◆ DATASET CONTENT

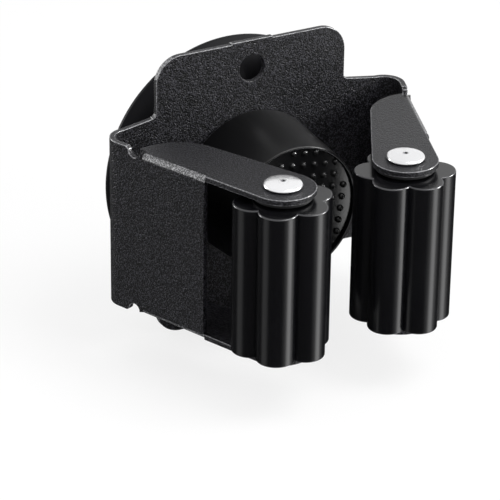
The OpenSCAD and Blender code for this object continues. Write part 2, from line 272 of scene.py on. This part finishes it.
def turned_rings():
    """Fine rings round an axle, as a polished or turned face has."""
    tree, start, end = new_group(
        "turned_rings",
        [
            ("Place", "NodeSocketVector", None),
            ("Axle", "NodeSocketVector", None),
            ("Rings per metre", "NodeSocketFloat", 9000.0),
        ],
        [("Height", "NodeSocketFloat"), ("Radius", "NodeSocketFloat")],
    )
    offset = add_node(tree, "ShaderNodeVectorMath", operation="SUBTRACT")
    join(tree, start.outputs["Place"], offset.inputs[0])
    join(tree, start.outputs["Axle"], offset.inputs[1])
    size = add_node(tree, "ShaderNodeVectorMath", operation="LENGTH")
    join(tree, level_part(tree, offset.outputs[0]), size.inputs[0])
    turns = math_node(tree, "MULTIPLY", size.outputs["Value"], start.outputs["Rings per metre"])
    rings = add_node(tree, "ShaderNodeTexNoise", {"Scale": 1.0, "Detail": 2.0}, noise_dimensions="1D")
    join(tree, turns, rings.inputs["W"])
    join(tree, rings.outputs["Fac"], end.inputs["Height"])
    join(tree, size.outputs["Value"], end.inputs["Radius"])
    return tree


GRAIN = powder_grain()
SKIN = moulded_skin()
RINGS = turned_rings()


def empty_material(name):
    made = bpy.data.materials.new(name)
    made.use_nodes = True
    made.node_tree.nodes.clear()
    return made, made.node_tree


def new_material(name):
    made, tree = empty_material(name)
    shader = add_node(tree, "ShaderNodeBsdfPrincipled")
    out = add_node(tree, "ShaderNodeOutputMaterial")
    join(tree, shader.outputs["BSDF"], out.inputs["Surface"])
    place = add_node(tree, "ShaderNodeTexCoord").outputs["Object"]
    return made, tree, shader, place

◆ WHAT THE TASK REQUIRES
Return every line of the material exactly.

◆ SOLVED EXERCISE
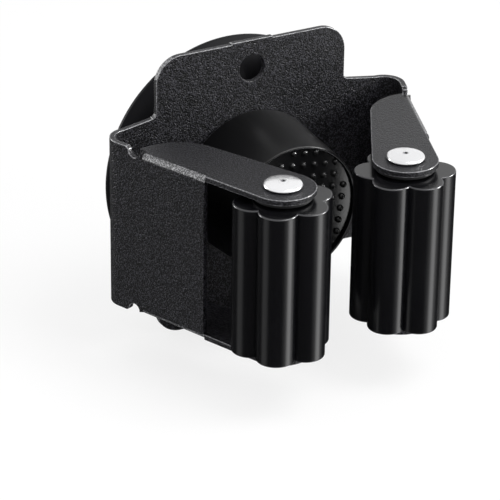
The OpenSCAD and Blender code for this object continues. Write part 2, from line 272 of scene.py on. This part finishes it.
def turned_rings():
    """Fine rings round an axle, as a polished or turned face has."""
    tree, start, end = new_group(
        "turned_rings",
        [
            ("Place", "NodeSocketVector", None),
            ("Axle", "NodeSocketVector", None),
            ("Rings per metre", "NodeSocketFloat", 9000.0),
        ],
        [("Height", "NodeSocketFloat"), ("Radius", "NodeSocketFloat")],
    )
    offset = add_node(tree, "ShaderNodeVectorMath", operation="SUBTRACT")
    join(tree, start.outputs["Place"], offset.inputs[0])
    join(tree, start.outputs["Axle"], offset.inputs[1])
    size = add_node(tree, "ShaderNodeVectorMath", operation="LENGTH")
    join(tree, level_part(tree, offset.outputs[0]), size.inputs[0])
    turns = math_node(tree, "MULTIPLY", size.outputs["Value"], start.outputs["Rings per metre"])
    rings = add_node(tree, "ShaderNodeTexNoise", {"Scale": 1.0, "Detail": 2.0}, noise_dimensions="1D")
    join(tree, turns, rings.inputs["W"])
    join(tree, rings.outputs["Fac"], end.inputs["Height"])
    join(tree, size.outputs["Value"], end.inputs["Radius"])
    return tree


GRAIN = powder_grain()
SKIN = moulded_skin()
RINGS = turned_rings()


def empty_material(name):
    made = bpy.data.materials.new(name)
    made.use_nodes = True
    made.node_tree.nodes.clear()
    return made, made.node_tree


def new_material(name):
    made, tree = empty_material(name)
    shader = add_node(tree, "ShaderNodeBsdfPrincipled")
    out = add_node(tree, "ShaderNodeOutputMaterial")
    join(tree, shader.outputs["BSDF"], out.inputs["Surface"])
    place = add_node(tree, "ShaderNodeTexCoord").outputs["Object"]
    return made, tree, shader, place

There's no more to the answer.